選択肢は自分にある

水島広子氏の『怖れを手放す』という本を、以前、お世話になった方にご紹介いただいて、読んだことがあります。

アティテューディナル・ヒーリング、っていうグループワークの実践とその解説の本でした。その中には「心の平和の選択を実践する」という表現があります。

もともとアティテューディナル・ヒーリング、って英語っぽいですから、この「心の閉鎖の選択を…」というくだりも、どうにかこうにかして、英語みたいな言葉から翻訳したのでしょう。

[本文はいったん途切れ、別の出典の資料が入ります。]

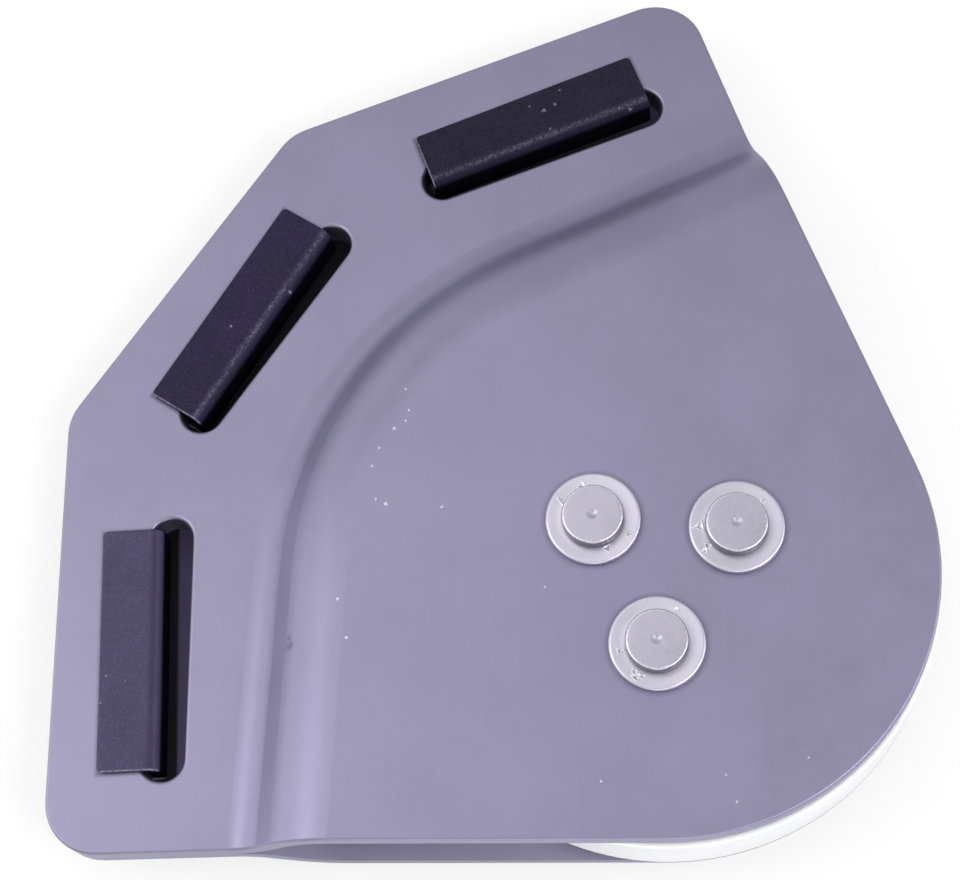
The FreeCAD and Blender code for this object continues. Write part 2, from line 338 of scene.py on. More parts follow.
def makeTurnedMaterial(name, setup, metallic, centre=(0, 0, 0)):
    material, tree, shader = newMaterial(name, setup["tone"], metallic, sum(setup["roughness"]) / 2)
    place = objectPlace(tree, centre)
    radius = planDistance(tree, place, 0, 0)
    rings = addNode(tree, "ShaderNodeTexNoise", {"noise_dimensions": "1D"}, W=radius,
                    Scale=1.0 / setup["ringPitch"], Detail=3.0, Roughness=0.7).outputs["Fac"]
    grain = noise(tree, place, turnedLook["grainScale"], 3.0)
    blotch = noise(tree, place, turnedLook["blotchScale"], 3.0)
    share = calc(tree, "ADD", calc(tree, "MULTIPLY", rings, setup["ringShare"]),
                 calc(tree, "MULTIPLY", mixEvenly(tree, blotch, grain), 1.0 - setup["ringShare"]))
    shade = tuple(c * setup.get("shade", 0.93) for c in setup["tone"])
    colour = mixColour(tree, remap(tree, share, 0.35, 0.65, 0.0, 1.0), (*shade, 1), (*setup["tone"], 1))
    if "wall" in setup:
        # painted shade darkens the corner where the rivet's wall stands on the washer
        start, end, most = setup["wall"]
        grime = remap(tree, radius, start * mm, end * mm, 0.0, most)
        colour = mixColour(tree, grime, colour, turnedLook["grime"])
    if "rim" in setup:
        # painted highlight: the head's edge is brightened
        middleOfRim, halfWidth = setup["rim"]
        reach = calc(tree, "ABSOLUTE", calc(tree, "SUBTRACT", radius, middleOfRim * mm))
        bright = calc(tree, "MULTIPLY", remap(tree, reach, 0.0, halfWidth * mm, 0.6, 0.0),
                      remap(tree, grain, 0.35, 0.6, 0.4, 1.0))
        colour = mixColour(tree, bright, colour, turnedLook["rubbedAndHighlight"])
    if "rearRim" in setup:
        # painted shade darkens the rear flange's outer edge
        inner, start, end, dark = setup["rearRim"]
        grime = remap(tree, splitPlace(tree, place)[2], start * mm, end * mm, 0.0, 1.0)
        grime = calc(tree, "MULTIPLY", grime, calc(tree, "GREATER_THAN", radius, inner * mm))
        colour = mixColour(tree, grime, colour, (*dark, 1))
    if setup.get("shine"):
        # painted highlight: the nicks' raised lips are brightened
        rubbedAndHighlight = calc(tree, "MULTIPLY", readShare(tree, "shine"), remap(tree, grain, 0.4, 0.6, 0.15, 0.8))
        colour = mixColour(tree, rubbedAndHighlight, colour, turnedLook["rubbedAndHighlight"])
    tree.links.new(colour, shader.inputs["Base Color"])
    low, high = setup["roughness"]
    rough = remap(tree, mixEvenly(tree, rings, grain), 0.35, 0.65, low, high)
    tree.links.new(rough, shader.inputs["Roughness"])
    relief = bumpFrom(tree, rings, *setup.get("ringRelief", turnedLook["ringRelief"]))
    relief = bumpFrom(tree, grain, *turnedLook["grainRelief"], relief)
    tree.links.new(relief, shader.inputs["Normal"])
    return material


# acetal sheave: white, satin, with faint turning rings; "rearRim" is where painted shade on its rear flange's
# edge starts, a radius and two heights in mm, and its tone
sheaveFinish = {
    "tone": (0.80, 0.80, 0.82),
    "roughness": (0.3, 0.42),
    "ringPitch": 0.35 * mm,
    "ringShare": 0.6,
    "rearRim": (49.4, -7.1, -7.3, (0.1, 0.095, 0.13)),
}
dress(nodes["sheave"], makeTurnedMaterial("acetalSheave", sheaveFinish, 0.0))

# hubs and balls: turned aluminium and polished steel, seen only in the gaps
hubFinish = {
    "tone": (0.72, 0.72, 0.74),
    "roughness": (0.22, 0.34),
    "ringPitch": 0.25 * mm,
    "ringShare": 0.6,
}
ballFinish = {
    "tone": (0.78, 0.78, 0.8),
    "roughness": (0.08, 0.16),
    "ringPitch": 0.8 * mm,
    "ringShare": 0.3,
    "shade": 0.97,
}
hubMetal = makeTurnedMaterial("turnedHubMetal", hubFinish, 1.0)
ballSteel = makeTurnedMaterial("polishedBallSteel", ballFinish, 1.0)
for name, node in nodes.items():
    if name.endswith("_hub"):
        dress(node, hubMetal)
    if name.startswith("ball_"):
        dress(node, ballSteel)
print("sheave, hubs and balls dressed")


# new pieces: a closed profile carried round an axis, worked out as whole arrays
def turnedSurface(name, radii, heights, centre, steps, relief=None):
    # point = centre + (r cos a, r sin a, h + relief(x, y, row)); a profile that starts and ends on the axis
    # gets one pole vertex at each end, any other profile is joined last row to first
    angle = np.arange(steps) * (2 * np.pi / steps)
    radii, heights = np.asarray(radii, float), np.asarray(heights, float)
    onAxis = radii[0] == 0 and radii[-1] == 0
    r = radii[1:-1] if onAxis else radii
    h = heights[1:-1] if onAxis else heights
    x = np.outer(r, np.cos(angle))
    y = np.outer(r, np.sin(angle))
    z = np.repeat(h[:, None], steps, axis=1)
    if relief is not None:
        z = z + relief(x, y, np.repeat(np.arange(len(r))[:, None], steps, axis=1))
    points = np.stack([x + centre[0], y + centre[1], z], axis=2).reshape(-1, 3)
    rows = len(r)
    ring = np.arange(steps)
    nextRing = (ring + 1) % steps
    row = np.arange(rows - 1 if onAxis else rows)
    rowNext = (row + 1) % rows
    this, following = row[:, None] * steps, rowNext[:, None] * steps
    quads = np.stack([this + ring, following + ring, following + nextRing, this + nextRing], axis=2)
    faces = quads.reshape(-1, 4).tolist()
    if onAxis:
        first, last = len(points), len(points) + 1
        poles = [[centre[0], centre[1], heights[0]], [centre[0], centre[1], heights[-1]]]
        points = np.vstack([points, poles])
        base = (rows - 1) * steps
        faces += np.stack([np.full(steps, first), ring, nextRing], axis=1).tolist()
        faces += np.stack([base + ring, np.full(steps, last), base + nextRing], axis=1).tolist()
    mesh = bpy.data.meshes.new(name)
    mesh.from_pydata((points * mm).tolist(), [], faces)
    mesh.update()
    mesh.shade_smooth()
    mesh.set_sharp_from_angle(angle=math.radians(50))
    piece = bpy.data.objects.new(name, mesh)
    scene.collection.objects.link(piece)
    return piece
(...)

日本語としては、ずいぶんわかりづらい書き方がしてあるなあ、と思いました。

アティテューディナル・ヒーリング(AHと省略されています)のガイドライン自体もWebで公開されていますので、そのまま拝見することにしますと、9番目の項目に、

平和と葛藤のどちらを選ぶか、怖れにとらわれるか手放すかは、常に自分で選択 できることをいつも心に留めておきます。

と書いてあります。これもまた、微妙にわかりづらい表現になっています。

ただし、この本を読み進めていると、表現としては、こうとしか言いようがなかった、ということがわかります。

じゃあ、心の平和の選択ってなにか、っていうと、自分自身が、怒っているのか、それとも平穏でいるのか、あるいは悲しんでいるのか、幸せな心持ちでいるのか、というのは、その心のあり方を「自分たちは、常に、選んでいるのだ」という思想があるのだそうです。

いや、そんなこと言ったって、たとえば、「やっぱり税金が高いことには、怒り続けなきゃいけないじゃないですか」とか、「足を踏まれたら、『踏んだな!』って腹が立つでしょ」とか、って反論が来そうです。

そうなんです。でも、その時腹が立ったから、といって、「腹を立て続ける」という人生と、「その怒りを横において、別のことを考えて心を落ち着かせる」という人生が、「選択できる」、っていう考えなんです。

もちろん、残念なこと、悲しいこともありますが、その悲しいことに気持ちを持っていかれたまま、を続けるのか、それとも、続けることをやめるのか、の、選択権は自分にある、ということです。逆に言うと、「いつまでもめそめそしていないで、さあ、泣き止んで」って周りの人が言うこともこのグループの中では禁じられています。なんなら、クリネックス(ティッシュ)を渡すことすら、禁じられています。涙を拭かずに流し続けることも、本人の選択に委ねられている、という判断です。

心の平和…あるいは、平和じゃない状態…というものを、常に、どちらを自分自身が選ぶか、ということが、自分自身に任せられていて、かつ、それを選ぶ権利と義務が自分自身にある、という認識をする(どちらを選んでも「良い」という環境そのものも、とても大事ですし、そういう環境を作っていることがこのグループワークの効果が発揮される場所だということなのでしょう)。

そのように、自分の人生には選択の余地がある、という認識があると、それだけで、人生が楽になる、こともあります。

選択肢として、思いがけないものも、実は世界には転がっていたりしますから、見聞を拡げることで、人生が楽になることだって、あるわけです。

そういう意味では、いろいろな方に出会える、ということは、見聞を拡げる意味ではとても大事だったのかもしれない、と、わたしの半生を振り返って、そのように思います。